Herb Ritts -- L.A. Style, Getty Publications '12, $59.95, 224 pages, 30 color and 135 tritone illustrations, ASIN #1606061003. Plate list.
"While Ritts promoted the idea that he stumbled into photography by accident," writes author Paul Martineau, "the truth is that he actively looked for a way to become a professional photographer." After studying economics and art history at Bard College in New York, he was a successful salesman for his family's furniture business in Los Angeles, but "the job did not satisfy his creative urge." So armed with a 33 mm camera in 1976, he persuaded friends to sit for photos.
Herb Ritts (1952--2002) got his big break when portraits he had made of the aspiring actor Richard Gere appeared in Mademoiselle, Vogue, and Esquire all in the same month. Then it was off to the races, photographing such fashion models as Naomi Campbell and Cindy Crawford; such celebrities as Madonna, Elton John, Barbara Streisand, and Arnold Schwarzenegger. He also secured sittings (lyings?) for the iconic Calvin Klein underwear ads.
Ritts specialized in nudes, particularly males, and much of his finished work is stunningly imaginative, not only through use of contrast but insight, such as "Mask, Hollywood," in which a subject's long hair is combed forward over her face to create a mask. "From the late 1970s until his untimely death of AIDS in 2002," says Martineau, "Ritts's ability to create photographs that successfully bridged the gap between art and commerce was not only a testament to the power of his imagination and technical skill, but also marked the synergistic union between art, popular culture, and business that followed in the wake of the Pop Art movement of the 1960s and 1970s.
Ironically, Ritts grew up a short distance from what is now the J. Paul Getty Museum, which has curated an exhibition of the works shown in this volume. It was on view there as well as the Cincinnati Art Museum during 2012 and will be at the John and Mable Ringling Museum of Art in Sarasota, from Feb. 23 through May 19 of 2013.
Paul Martineau is associate curator in the Department of Photographs at the Getty Museum. James Crump is chief curator and curator of photography at the Cincinnati Art Museum.

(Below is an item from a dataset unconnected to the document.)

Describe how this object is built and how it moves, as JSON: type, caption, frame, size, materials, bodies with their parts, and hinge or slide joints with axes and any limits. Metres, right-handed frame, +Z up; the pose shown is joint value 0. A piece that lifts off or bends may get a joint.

Tombstone -- The Great Chinese Famine 1958-1962 by Yang Jisheng, Farrar, Straus & Giroux '12, $35, 629 pages, ASIN #0374277931. Index, bibliography, notes, a few b&w images sprinkled through text.
A brief excerpt by the author from Tombstone:
"I originally intended to title this book The Road to Paradise, but eventually changed it to Tombstone. I had four reasons for choosing this title: the first is to erect a tombstone for my father, who died of starvation in 1959, the second is to erect a tombstone for the 36 million Chinese who died of starvation; and the third is to erect a tombstone for the system that brought about the Great Famine.

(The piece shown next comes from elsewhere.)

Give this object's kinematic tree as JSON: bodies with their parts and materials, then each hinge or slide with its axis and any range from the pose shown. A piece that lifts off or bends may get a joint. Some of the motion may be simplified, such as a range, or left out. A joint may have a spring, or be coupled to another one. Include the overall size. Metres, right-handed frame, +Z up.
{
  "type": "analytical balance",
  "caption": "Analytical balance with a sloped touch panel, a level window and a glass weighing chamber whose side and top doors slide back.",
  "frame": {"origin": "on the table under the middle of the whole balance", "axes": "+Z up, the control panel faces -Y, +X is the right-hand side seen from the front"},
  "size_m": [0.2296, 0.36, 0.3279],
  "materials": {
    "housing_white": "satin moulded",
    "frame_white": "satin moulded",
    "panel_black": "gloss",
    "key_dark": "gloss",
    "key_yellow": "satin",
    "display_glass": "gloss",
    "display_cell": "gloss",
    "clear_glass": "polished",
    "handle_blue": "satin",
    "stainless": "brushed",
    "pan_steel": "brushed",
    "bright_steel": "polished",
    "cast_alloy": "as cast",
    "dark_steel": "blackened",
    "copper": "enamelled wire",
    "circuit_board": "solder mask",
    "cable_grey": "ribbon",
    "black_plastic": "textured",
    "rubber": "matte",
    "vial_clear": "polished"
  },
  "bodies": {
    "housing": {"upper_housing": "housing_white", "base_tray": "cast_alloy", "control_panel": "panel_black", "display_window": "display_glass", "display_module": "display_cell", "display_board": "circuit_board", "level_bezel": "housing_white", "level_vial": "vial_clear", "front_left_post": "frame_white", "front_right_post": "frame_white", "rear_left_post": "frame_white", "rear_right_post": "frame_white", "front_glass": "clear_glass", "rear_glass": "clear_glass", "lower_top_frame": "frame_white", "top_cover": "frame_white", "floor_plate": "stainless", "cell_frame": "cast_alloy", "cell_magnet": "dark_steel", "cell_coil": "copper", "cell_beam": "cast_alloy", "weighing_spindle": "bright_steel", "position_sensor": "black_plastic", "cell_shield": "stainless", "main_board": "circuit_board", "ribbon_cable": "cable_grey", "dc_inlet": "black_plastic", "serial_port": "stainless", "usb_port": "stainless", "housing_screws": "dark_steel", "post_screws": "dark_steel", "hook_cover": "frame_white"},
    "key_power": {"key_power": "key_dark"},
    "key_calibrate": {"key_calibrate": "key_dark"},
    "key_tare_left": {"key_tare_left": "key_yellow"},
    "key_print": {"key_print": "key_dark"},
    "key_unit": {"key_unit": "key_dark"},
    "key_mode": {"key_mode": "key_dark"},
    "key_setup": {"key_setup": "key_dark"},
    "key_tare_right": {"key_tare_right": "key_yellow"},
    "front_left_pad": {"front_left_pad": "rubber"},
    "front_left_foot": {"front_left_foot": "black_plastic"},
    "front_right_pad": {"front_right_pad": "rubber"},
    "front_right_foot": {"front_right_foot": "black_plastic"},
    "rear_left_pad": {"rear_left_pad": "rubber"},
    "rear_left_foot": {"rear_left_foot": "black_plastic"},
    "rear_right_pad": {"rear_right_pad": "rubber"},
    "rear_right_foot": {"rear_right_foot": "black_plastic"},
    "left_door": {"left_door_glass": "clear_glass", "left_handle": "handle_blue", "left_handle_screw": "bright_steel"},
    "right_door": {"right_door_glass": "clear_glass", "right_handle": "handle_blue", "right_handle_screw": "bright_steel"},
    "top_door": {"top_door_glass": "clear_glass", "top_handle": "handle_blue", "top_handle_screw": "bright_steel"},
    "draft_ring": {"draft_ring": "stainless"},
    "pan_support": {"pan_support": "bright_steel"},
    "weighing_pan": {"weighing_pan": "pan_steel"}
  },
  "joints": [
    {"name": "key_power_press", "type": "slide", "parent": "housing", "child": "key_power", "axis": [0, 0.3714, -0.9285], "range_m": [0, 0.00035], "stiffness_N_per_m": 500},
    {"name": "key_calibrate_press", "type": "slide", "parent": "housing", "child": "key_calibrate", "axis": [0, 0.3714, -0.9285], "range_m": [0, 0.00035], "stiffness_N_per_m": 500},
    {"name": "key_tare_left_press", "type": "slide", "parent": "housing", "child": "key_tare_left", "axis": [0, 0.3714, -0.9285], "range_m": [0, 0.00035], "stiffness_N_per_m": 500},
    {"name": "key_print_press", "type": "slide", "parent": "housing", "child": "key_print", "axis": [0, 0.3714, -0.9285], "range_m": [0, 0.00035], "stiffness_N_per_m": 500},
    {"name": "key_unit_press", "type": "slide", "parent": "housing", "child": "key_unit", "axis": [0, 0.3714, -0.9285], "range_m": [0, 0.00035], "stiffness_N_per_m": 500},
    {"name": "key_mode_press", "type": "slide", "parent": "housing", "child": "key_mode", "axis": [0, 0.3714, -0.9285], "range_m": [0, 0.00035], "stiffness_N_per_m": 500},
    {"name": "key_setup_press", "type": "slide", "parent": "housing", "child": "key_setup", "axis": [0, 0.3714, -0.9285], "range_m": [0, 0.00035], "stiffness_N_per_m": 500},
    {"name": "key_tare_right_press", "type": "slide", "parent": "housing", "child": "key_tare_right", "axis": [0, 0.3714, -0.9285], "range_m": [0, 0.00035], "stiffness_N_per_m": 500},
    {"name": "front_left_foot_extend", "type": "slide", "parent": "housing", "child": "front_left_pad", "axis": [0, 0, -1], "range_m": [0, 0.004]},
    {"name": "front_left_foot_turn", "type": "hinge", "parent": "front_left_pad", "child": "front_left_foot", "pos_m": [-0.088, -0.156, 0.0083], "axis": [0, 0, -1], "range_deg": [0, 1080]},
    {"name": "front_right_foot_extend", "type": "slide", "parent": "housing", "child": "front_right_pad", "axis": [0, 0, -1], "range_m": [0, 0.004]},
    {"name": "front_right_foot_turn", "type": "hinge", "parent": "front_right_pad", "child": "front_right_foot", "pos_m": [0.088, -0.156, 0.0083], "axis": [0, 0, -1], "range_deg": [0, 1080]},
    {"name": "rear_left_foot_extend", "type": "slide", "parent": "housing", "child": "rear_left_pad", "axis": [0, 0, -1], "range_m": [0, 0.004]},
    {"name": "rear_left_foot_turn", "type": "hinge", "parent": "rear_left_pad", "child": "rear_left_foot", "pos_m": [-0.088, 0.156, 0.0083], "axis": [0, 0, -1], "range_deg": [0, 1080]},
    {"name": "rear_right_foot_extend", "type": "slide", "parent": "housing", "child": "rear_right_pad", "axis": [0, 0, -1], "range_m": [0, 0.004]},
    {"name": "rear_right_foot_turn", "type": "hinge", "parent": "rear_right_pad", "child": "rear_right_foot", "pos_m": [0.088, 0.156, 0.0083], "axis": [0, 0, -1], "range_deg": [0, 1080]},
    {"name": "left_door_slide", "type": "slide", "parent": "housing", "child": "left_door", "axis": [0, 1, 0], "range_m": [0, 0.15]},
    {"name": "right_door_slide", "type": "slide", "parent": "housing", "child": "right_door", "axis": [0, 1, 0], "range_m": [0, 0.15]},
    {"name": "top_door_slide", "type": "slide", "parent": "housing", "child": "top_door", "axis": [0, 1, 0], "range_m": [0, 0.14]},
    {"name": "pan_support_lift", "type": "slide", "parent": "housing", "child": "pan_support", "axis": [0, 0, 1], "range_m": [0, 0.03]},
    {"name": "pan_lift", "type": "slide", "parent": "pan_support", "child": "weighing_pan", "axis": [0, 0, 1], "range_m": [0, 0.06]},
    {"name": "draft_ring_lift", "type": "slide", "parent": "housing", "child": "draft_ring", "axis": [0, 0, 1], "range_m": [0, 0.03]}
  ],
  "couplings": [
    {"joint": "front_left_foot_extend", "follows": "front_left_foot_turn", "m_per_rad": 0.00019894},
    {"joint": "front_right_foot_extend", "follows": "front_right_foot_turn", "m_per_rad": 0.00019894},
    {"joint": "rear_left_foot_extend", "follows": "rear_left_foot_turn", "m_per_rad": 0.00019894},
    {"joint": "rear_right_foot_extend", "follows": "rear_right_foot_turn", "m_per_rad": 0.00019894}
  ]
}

"The fourth came to me while I was halfway through writing this book, when a temporary health scare spurred me to complete the book as a tombstone for myself. Although my health concerns were subsequently put to rest, the risk involved in undertaking this project might yet justify its serving as my own tombstone. But, of course, my main intentions are the first three.
"A tombstone is memory made concrete. Human memory is the ladder on which a country and a people advance. We must remember not only the good things, but also the bad; the bright spots, but also the darkness. The authorities in a totalitarian system strive to conceal their faults and extol their merits, gloss over their errors and forcibly eradicate all memory of man-made calamity, darkness, and evil. For that reason, the Chinese are prone to historical amnesia imposed by those in power. I erect this tombstone so that people will remember and henceforth renounce man-made calamity, darkness, and evil."
Author Yang Jisheng, born in 1940, joined the Communist Party in 1964 and worked for the Xinhua News Agency from 1968 until his retirement in 2001. He is now a deputy editor at an official journal that regularly skirts censorship with articles on controversial political topics. He lives in Beijing with his wife and two children.
Wave of Terror -- A Novel by Theodore Odrach, translated by Erma Odrach, Academy Chicago '08 paperback, 326 pages, ASIN #0897335627.
From the back cover:
"This remarkable novel, hidden from the English-speaking world for more than 50 years, begins with the Red Army invasion of Belarus in 1939, Ivan Kulik has just become headmaster of School Number 7 in Hlaby, a rural village in the Pinsk Marshes. Through his eyes we witness the tragedy of Stalinist domination, where people are randomly deported to labor camps or tortured in Zovty Kazarny prison in the center of Pinsk.
"Ivan struggles to make sense of this new world, learning the politics of survival in the emerging Belarusian Soviet Socialist Republic and trying to sort out his personal life. His passion for Marusia, a green-eyed, unpredictable young woman, is a theme throughout the book."